Thankfully though things magically improve just before the half way mark as the sound recording improves (nothing worse than tying to work out badly delivered dialogue that sounds like it’s coming from inside a pillow case), the sleaze gets upped, the action and grue get upped and those Frumkes penned, sub-Waters, ‘bums just mumbling’ set-pieces almost vanish to be replaced by vastly superior work by the actors themselves. More on that later.
With endless introductions now out of the way the plot can settle down to incident after incident that sees much of the promise of the film’s set-up finally come to fruition.
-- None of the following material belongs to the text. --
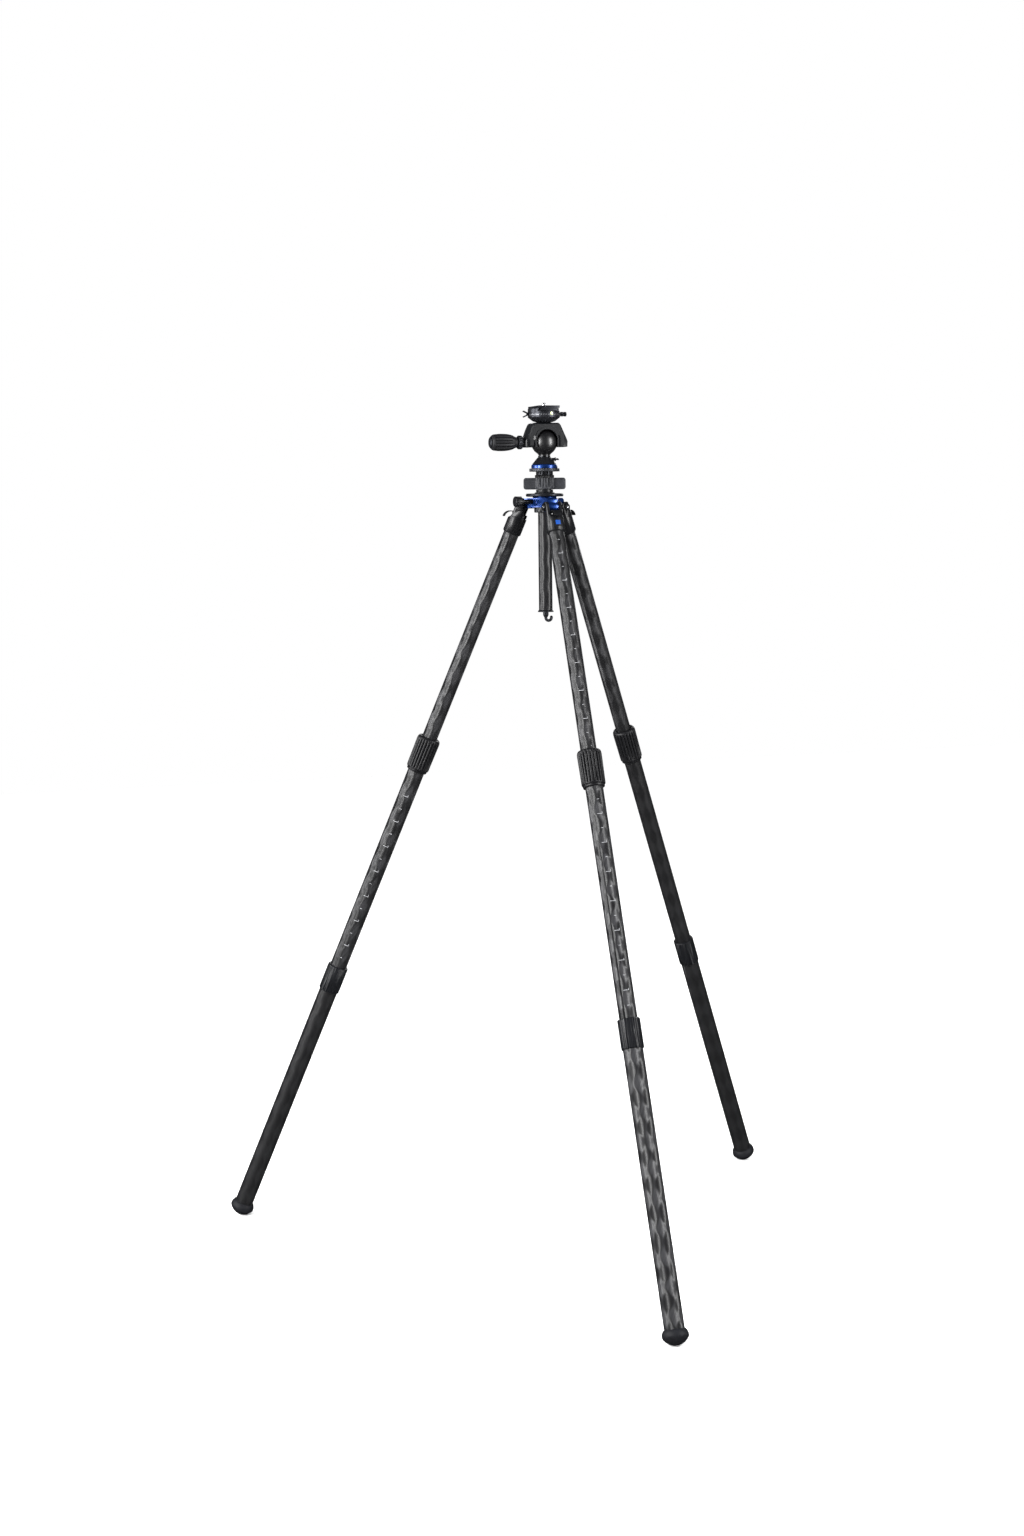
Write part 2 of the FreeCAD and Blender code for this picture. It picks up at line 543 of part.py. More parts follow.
def ballStem():
    """Steel ball on a waisted stem, drilled up the middle for the stud."""
    ball = put(bind(doc.addObject("Part::Sphere", "ball"), Radius="ballRadius"), at(0, 0, "ballLevel"))
    stem = turned("stem", [
        (0, "ringHigh + 0.3"), ("stemRadius", "ringHigh + 0.3"), ("stemRadius", "coneHigh + 3.2"),
        ("stemRadius + 3.4", "ballLevel - ballRadius + 4.6"), (0, "ballLevel - ballRadius + 4.6")])
    hole = rod("stemBore", "studRadius + runGap", "12", at(0, 0, "ringHigh - 1"))
    return node("ball_stem", cut("ballStemCut", fuse("ballBlank", ball, stem), hole), crownPlace)


ballStem()
node("neck_ring", ringOf("neckRing", "collarRadius", "stemRadius + runGap", "coneHigh + 0.4", "coneHigh + 2.4"),
     crownPlace)


def panLever():
    """Pan lock: a short radial screw with a flat thumb paddle."""
    screw = turned("panScrew", [
        (0, "coneTopRadius - 2"), ("leverScrew", "coneTopRadius - 2"), ("leverScrew", "coneTopRadius + 6.4"),
        (3.4, "coneTopRadius + 6.4"), (3.4, "coneTopRadius + 8.2"), (0, "coneTopRadius + 8.2")])
    paddle = padded("panPaddle", [
        ("-1.3", "coneTopRadius + 6.6"), ("1.3", "coneTopRadius + 6.6"), ("1.8", "coneTopRadius + 12.6", 2.2),
        ("-1.8", "coneTopRadius + 12.6")], 6.4)
    place = at(0, "columnY", "pivotHeight + leverHeight", ("Z", "leverAzimuth"), ("Y", 90))
    return node("pan_lock_lever", fuse("panLeverWhole", screw, paddle), place)


panLever()

# ---- ball housing ----


def archTool(name, extra, front):
    """Arch-shaped tool that opens a wall towards -Y."""
    round_ = rod(name + "Round", "archRadius + %s" % extra, "60", at(0, "-60 + %s" % front, "archRise", ("X", -90)))
    straight = box(name + "Straight", ("-archRadius - %s" % extra, "archRadius + %s" % extra),
                   ("-60 + %s" % front, front), ("-60", "archRise"))
    return fuse(name, round_, straight)


def dragCup():
    """Thin cup that wraps the ball and carries the drag; open below and at the arch."""
    outer = bind(doc.addObject("Part::Sphere", "cupOuterBall"), Radius="cupOuter")
    inner = bind(doc.addObject("Part::Sphere", "cupInnerBall"), Radius="cupInner")
    below = box("cupBelow", ("-40", "40"), ("-40", "40"), ("-60", "housingLow + 1"))
    return node("drag_cup", cut("cupCut", outer, inner, below, archTool("cupArch", "0.8", "-4")), ballPlace)


dragCup()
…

The melting effects improve a great deal too later on (whereas the first half of the film is not helped in the fact the first melt death, despite being the most famous due to it’s toilet setting, is the weakest as it lacks the blood and flesh additions to the melting person that add punch to later melts and instead has multi-coloured goo only, and a really dire end ‘shock’ effect that looked naff even in 1987) and there are some real classic gore and splat moments here that still hold up today and are just as much sickening fun as they ever were.
This is truly disgusting stuff and Frumkes and Muro obviously love it as much as they know we will love it. And that’s a whole hell of a lot!

Comedy and drama sometimes mix badly here though and the Kevin and Wendy characters are quite frankly dull and this ‘serious social issue’ part of the plot does not hang well at all with out and out carnivale grotesque scenes like that of a bum (otherwise with no ill-effects) trying to catch his (rather impressive in size) severed penis as it gets tossed around the junkyard by the other homeless guys like a frisbee.
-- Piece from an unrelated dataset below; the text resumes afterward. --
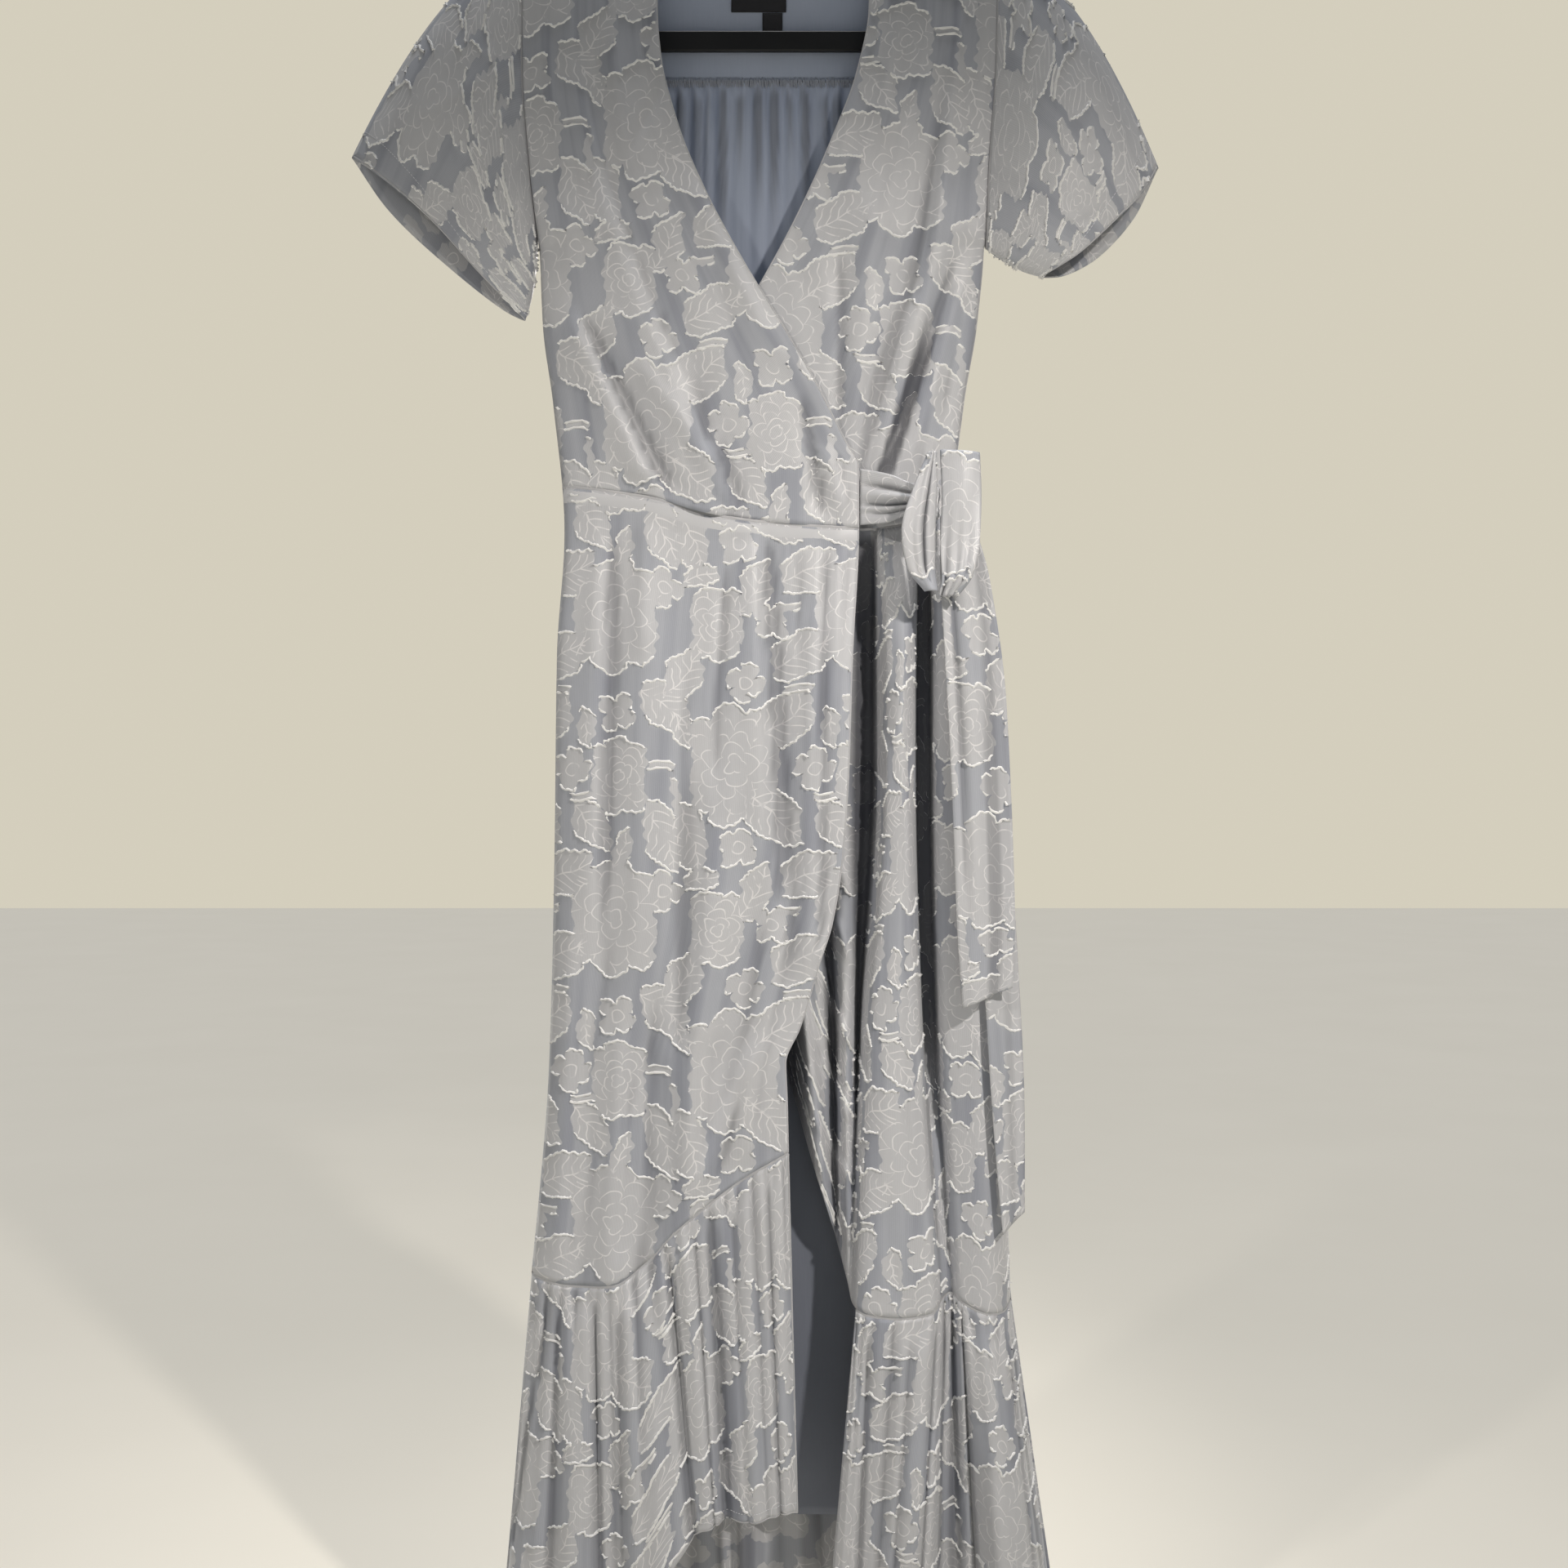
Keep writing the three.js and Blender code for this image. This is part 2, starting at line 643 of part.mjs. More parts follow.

Another controversial moment of that sudden shift away from cartoon goofiness and grossness to out and out serious nastiness is during a murder/gang rape (actual assault off-screen) where suddenly those silly, silly, oh so silly bums become (and are filmed as) slavering night creatures who, after watching Fred virtually 'date rape' the drunken woman with salivi dripping joy, drag her off screaming into the darkness to her fate (screaming very well because the actress herself started having flashbacks to the time she was really, brutally, attacked on the subway!), her nudity wantonly displayed for all to see.
That she is then later violated even in death is the putrid cherry on the top of the turd cake.
It’s a genuinely unsettling and uncomfortable sequence (though superbly crafted and shot, as indeed is much of the night time cinematography) that works very well as full-on exploitation, but again sits a bit strangely with the penis frisbee shenanigans and the otherwise goofy 'n' gormless portrait of the bums.
But Muro and Frumkes wanted to keep the audience on their toes and off balance…and as far as that endeavour goes the scene is a great success.

Where a bit of seriousness does actually work though is in the Bronson character (during his ‘Nam flashback moments) and a later melting where the character’s demise is actually played as a more unpleasant tragedy than popcorn erupting crowd pleaser.

Talk of Bronson also beings up the acting and the highlights there of.
As the aforementioned nutty ‘Nam man Bronson, Vic Noto is bags of fun. His out of control rants are a marvel and his facial contortions mix perfectly with his line delivery.
This is one scary guy!
As his long suffering squeeze, Minette, Nicole Potter is a revelation. Caring not one bit about how she looks she gives a genuinely barnstorming, and unflattering as hell, performance as her character (dressed in the world’s least sexy, utterly filthy, underwear and caked in dust and grime) screeches her defiance at Bronson and cackles at other’s misfortunes. She essays one of trash cinema's most memorable characters ever in fact



Also of note is ex-Cop (now a born again Christian no freakin’ less) Bill Chepil as the Detective.
With the angriest face in movies he thuds his way through the plot and the bums with great vigour but manages to make this uncompromising steel fist of justice a really likeable character who does deep down actually care about what happens to even those bums that get bashed on by the likes of Bronson.
His coup de grace after he beats a would-be hitman to a pulp is unlike anything you’ve seen a Cop do in a film either (or in real life one hopes) and we can only give praise he found Jesus after he shot this scene.
Sadly though he does get rather mishandled and matter of factly screwed over by the screenplay near the end.
No one else really sticks out in the main cast, but all give at least average performances and certainly give it their all.

But the real highlight, among these highlights, are two sub-plot characters and actors that really have no baring on the main plot at all.
They are Tony Darrow’s (a club singer who would later pop up in “Goodfellas”) Mr Duran and the vastly underrated James Lorinz’ (“Frankenhooker”) restaurant doorman who butt heads throughout the film.
Improvising much of their dialogue and exchanges (some great moments of which were not used but pop up in the very excellent ‘Meltdown Memoirs’ documentary on the DVD) they make what could be two annoying guys (because they take us out of the main plot and away from the main characters) instead turn out to be the greatest bits of non-melting entertainment in the movie.
The riffed back and forth insults and wonderfully unique New York attitude and line delivery work beautifully and it is with great wisdom that (as they finally manage to join the rest of the plot) they are the two characters who end the film and Lorinz especially goes all out with is dialogue.

“Street Trash” failed to really find its audience when first released and I think it’s because of the constant shift in style and attitude and the flabby, often dull as hell, first half that needed some major fixing.
But today it has a strong cult reputation and yes it does ultimately deserve that reputation thanks to the vastly superior last 50 minutes and for all the far-out, blood and gunk drenched, improvised dialogue, wonderment, the sometimes very strong performances and way out ideas that more often than not succeed.



I mean it has two climaxes that feature the best of both trash movie worlds; Blood and great dialogue.
One is a groovy bit of gore involving a smashed torso and severed head and one is groovy bit of word-play that ties up the Lorinz/Darrow sub-plot to ironic perfection.
So what the hell…go slumming with that “Street Trash”.